START Recorded information
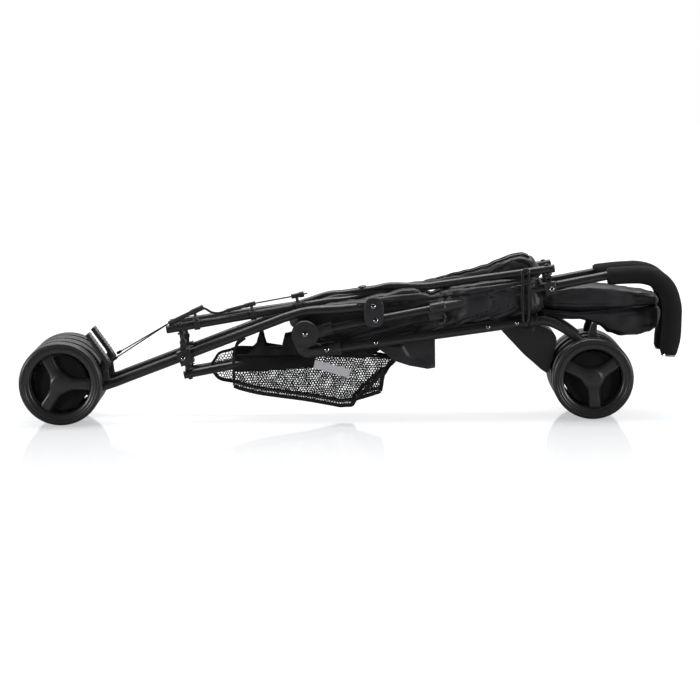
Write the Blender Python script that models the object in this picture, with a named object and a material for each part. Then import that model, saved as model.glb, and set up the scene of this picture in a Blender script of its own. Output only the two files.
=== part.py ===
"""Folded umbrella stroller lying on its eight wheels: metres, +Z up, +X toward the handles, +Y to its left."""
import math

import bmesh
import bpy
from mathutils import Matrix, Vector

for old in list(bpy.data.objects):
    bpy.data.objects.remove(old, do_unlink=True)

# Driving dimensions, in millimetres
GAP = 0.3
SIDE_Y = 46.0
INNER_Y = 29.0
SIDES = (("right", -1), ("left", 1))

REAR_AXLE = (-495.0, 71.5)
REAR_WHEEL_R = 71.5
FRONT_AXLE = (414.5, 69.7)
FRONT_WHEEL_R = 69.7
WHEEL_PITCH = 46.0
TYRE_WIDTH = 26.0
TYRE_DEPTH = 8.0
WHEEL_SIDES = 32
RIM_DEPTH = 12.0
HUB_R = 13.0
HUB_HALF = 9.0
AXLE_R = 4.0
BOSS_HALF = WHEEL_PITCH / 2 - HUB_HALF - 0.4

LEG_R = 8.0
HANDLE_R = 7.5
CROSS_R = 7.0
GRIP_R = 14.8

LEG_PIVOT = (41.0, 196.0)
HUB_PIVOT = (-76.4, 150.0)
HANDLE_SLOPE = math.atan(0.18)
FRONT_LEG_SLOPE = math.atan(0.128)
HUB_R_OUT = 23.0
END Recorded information
## [Your objective]
Quote the listing in full, please, keeping every line exact.

## [Task result]
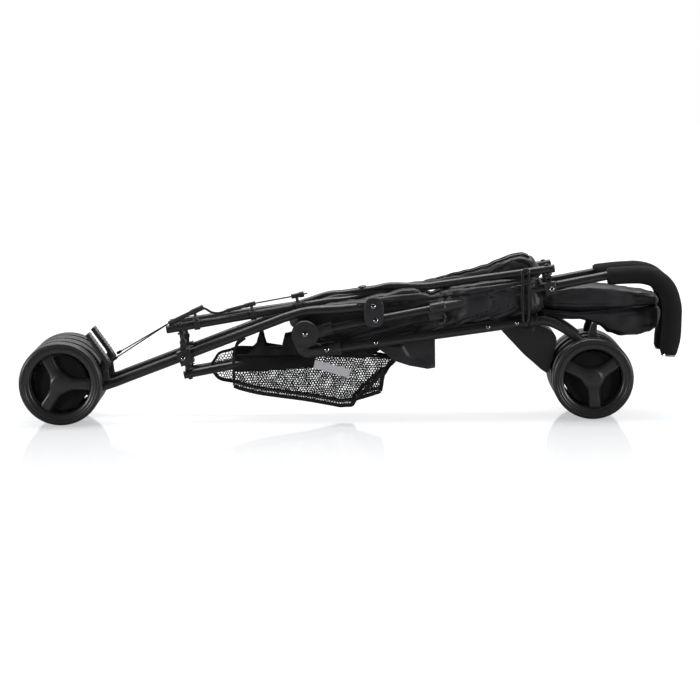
Write the Blender Python script that models the object in this picture, with a named object and a material for each part. Then import that model, saved as model.glb, and set up the scene of this picture in a Blender script of its own. Output only the two files.
=== part.py ===
"""Folded umbrella stroller lying on its eight wheels: metres, +Z up, +X toward the handles, +Y to its left."""
import math

import bmesh
import bpy
from mathutils import Matrix, Vector

for old in list(bpy.data.objects):
    bpy.data.objects.remove(old, do_unlink=True)

# Driving dimensions, in millimetres
GAP = 0.3
SIDE_Y = 46.0
INNER_Y = 29.0
SIDES = (("right", -1), ("left", 1))

REAR_AXLE = (-495.0, 71.5)
REAR_WHEEL_R = 71.5
FRONT_AXLE = (414.5, 69.7)
FRONT_WHEEL_R = 69.7
WHEEL_PITCH = 46.0
TYRE_WIDTH = 26.0
TYRE_DEPTH = 8.0
WHEEL_SIDES = 32
RIM_DEPTH = 12.0
HUB_R = 13.0
HUB_HALF = 9.0
AXLE_R = 4.0
BOSS_HALF = WHEEL_PITCH / 2 - HUB_HALF - 0.4

LEG_R = 8.0
HANDLE_R = 7.5
CROSS_R = 7.0
GRIP_R = 14.8

LEG_PIVOT = (41.0, 196.0)
HUB_PIVOT = (-76.4, 150.0)
HANDLE_SLOPE = math.atan(0.18)
FRONT_LEG_SLOPE = math.atan(0.128)
HUB_R_OUT = 23.0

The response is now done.